The 1979 DRC Richebourg had an incredible nose full of cedar, cherry oil, honey and cream. There was great acidity to its palate, which had more menthol and cola flavors. This was a spectacular wine, lip smackingly great, and clearly the second best magnum of the night so far (97M).
The 1982 Rousseau Chambertin was flirty and delicious, just right, so to speak. Its finish was still powerful, slightly alcoholic yet rich like Warbucks. There was nothing wrong, just everything right in this mature, tasty Rousseau (94M).
The last magnum on this starry evening would be served blind. Big boy was still in the house, and he was finishing up with a bang. This was a rusty, spicy and zippy wine. It kept me licking the roof of my mouth, and the first guess was ‘1969.’ It wasn’t ’69, but it was a good guess. That rusty and acidity style was all ’69, but others preferred a different position. 1964 and 1959 both entered the conversation, and so did La Tache. Neil Diamonds lassoed the bull with a ’70s DRC’ guess. The wine was a stunning magnum of 1970 DRC Romanee Conti. Producer, producer, producer. This wine was wicked, possessing peel, both of the fruit variety and the see you later one, too (97M).
And many of us would see each other again the night after at La Paulee gala. I have covered this great celebration of Burgundy with full notes in my younger years, but I am not as young as I used to be. So here are the scores for the 30 wines for which I wrote something down, the over/under on wines tasted that aren’t listed is four.

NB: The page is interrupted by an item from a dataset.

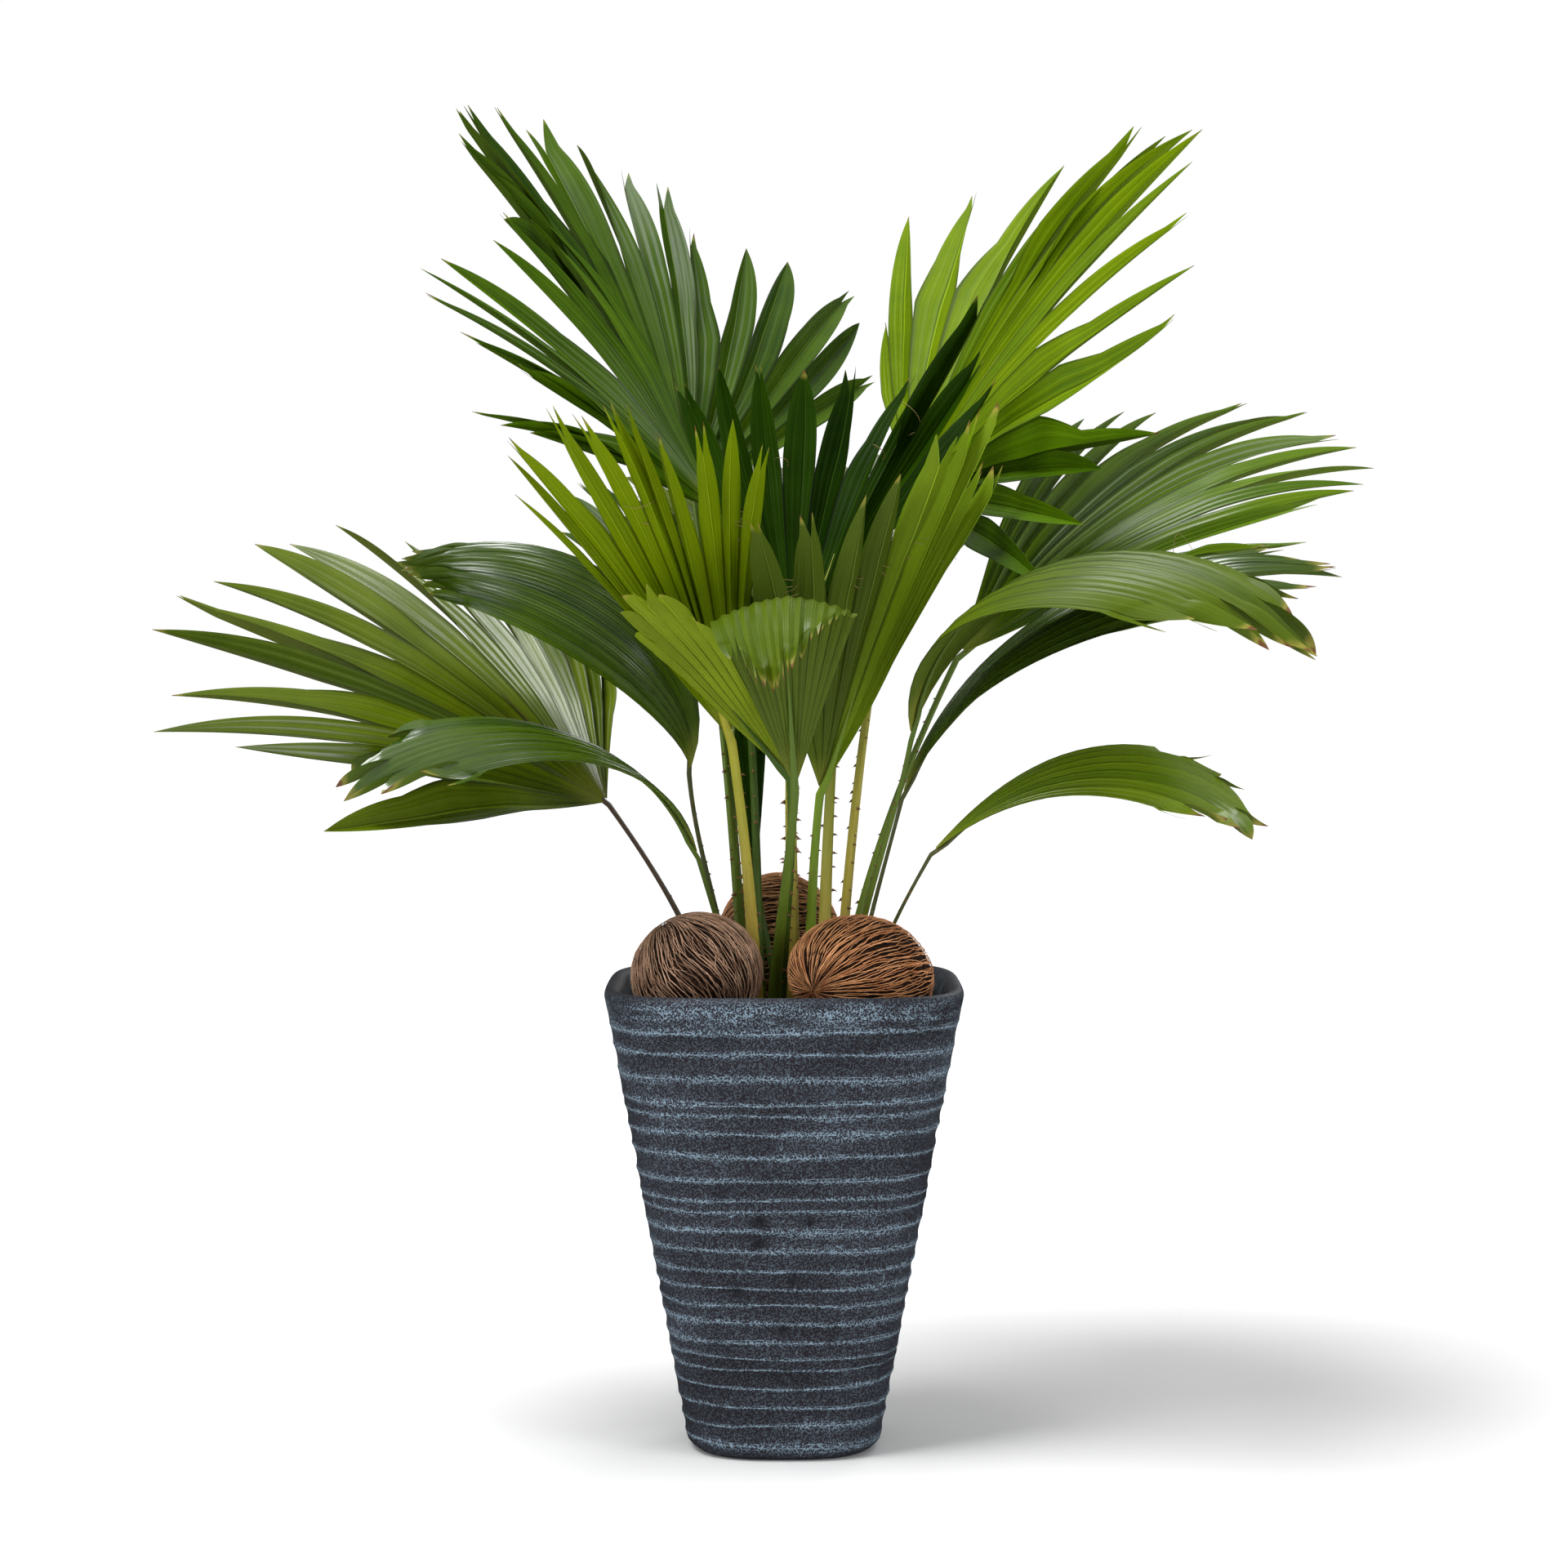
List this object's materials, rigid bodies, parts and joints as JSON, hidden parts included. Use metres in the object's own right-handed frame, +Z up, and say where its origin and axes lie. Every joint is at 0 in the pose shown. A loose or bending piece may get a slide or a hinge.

1. | 2007 Domaine Leflaive Chevalier Montrachet | (94) |
2. | 2004 Domaine Leflaive Batard Montrachet | (95) |
3. | 2008 Drouhin Montrachet Marquis de Laguiche | (94) |
4. | 2007 Roulot Meursault Perrieres | (96+) |
5. | 2006 Jadot Corton Charlemagne | (93) |
6. | 2000 Domaine Leflaive Chevalier Montrachet | (DQ) |
7. | 1992 Carillon Bienvenues Batard Montrachet | (95) |
8. | 1986 Ramonet Batard Montrachet | (96) |
9. | 1989 Fontaine Gagnard Montrachet | (95) |
10. | 1999 Sauzet Montrachet | (95) |
11. | 1990 Ramonet Bienvenues Batard Montrachet | (95) |
12. | 2008 DRC Echezeaux | (95) |
13. | 2001 Bouchard La Romanee | (93) |
14. | 2008 Liger Belair La Romanee | (97) |
15. | 1990 Roumier Bonnes Mares | (97+) |
16. | 2001 Jayer Echezeaux | (95) |
17. | 1978 Dujac Morey St. Denis 1er Cru | (92) |
18. | 1999 Dujac Echezeaux | (93) |
19. | 1991 DRC Grands Echezeaux | (95) |
20. | 1990 DRC Romanee St. Vivant | (94) |
21. | 1996 DRC Richebourg | (95+) |
22. | 1966 DRC La Tache | (92) |
23. | 1990 Leroy Corton Charlemagne | (94) |
24. | 1986 Meo-Camuzet Nuits St. Georges Boudots | (97) |
25. | 1983 Roumier Bonnes Mares | (95) |
26. | 1995 Truchot Charmes Chambertin TVV | (94) |
27. | 1978 DRC Grands Echezeaux | (96) |
28. | 1978 Dujac Clos St. Denis | (95) |
29. | 2011 Raveneau Chablis Les Clos | (96+) |
A few brief comments about the night. The Roulot was out of jero thanks to Sir Robert, and another perfect example of why Roulot is now considered one of the world’s greatest white winemakers. Ramonets continued to shock and awe, that mid-seventies to mid-nineties era has very little competition when it comes to white Burgundy. DRC continues to prove bottle after bottle why it is largely considered the greatest producer in the world. There was an overabundance of riches on this night, which would continue late into the evening, but the three standouts were the Liger Belair, the 1990 Roumier and the Meo-Camuzet. Everyone knows by now how great I think Louis Michel’s wines are, and it was exciting to see this young buck stand out amongst the older crowd, wine wise, that is. That is generally a handicap for most wines, serving a younger wine against older ones, but not for Louis Michel. The wines of Liger Belair are both delicious in their youth while still possessing enormous potential. I cannot wait to follow future vintages for decades to come. The 1990 Roumier followed the footsteps of the VV magnum quite admirably. Everything was in the right place, and the wine still felt young. It seized the attention of my palate and delivered a bar that was not met for the rest of the evening….with perhaps one exception, an exception all the more exceptional based on its 1er cru terroir. The 1986 Meo Boudots was an incredible wine, and why not? It was made by Henri Jayer, after all. From 1985-1988, Henri was the winemaker for Meo-Camuzet, making these vintages absolute jewels for Jayer lovers. However, some of these bottles were filtered versus unfiltered, and the unfiltered ones are the best, at least in my opinion. So there is variation. Regardless, this bottle was thrilling, and another testament to the legend that is Henri Jayer.
That’s the happy recap, at least all that’s fit for print.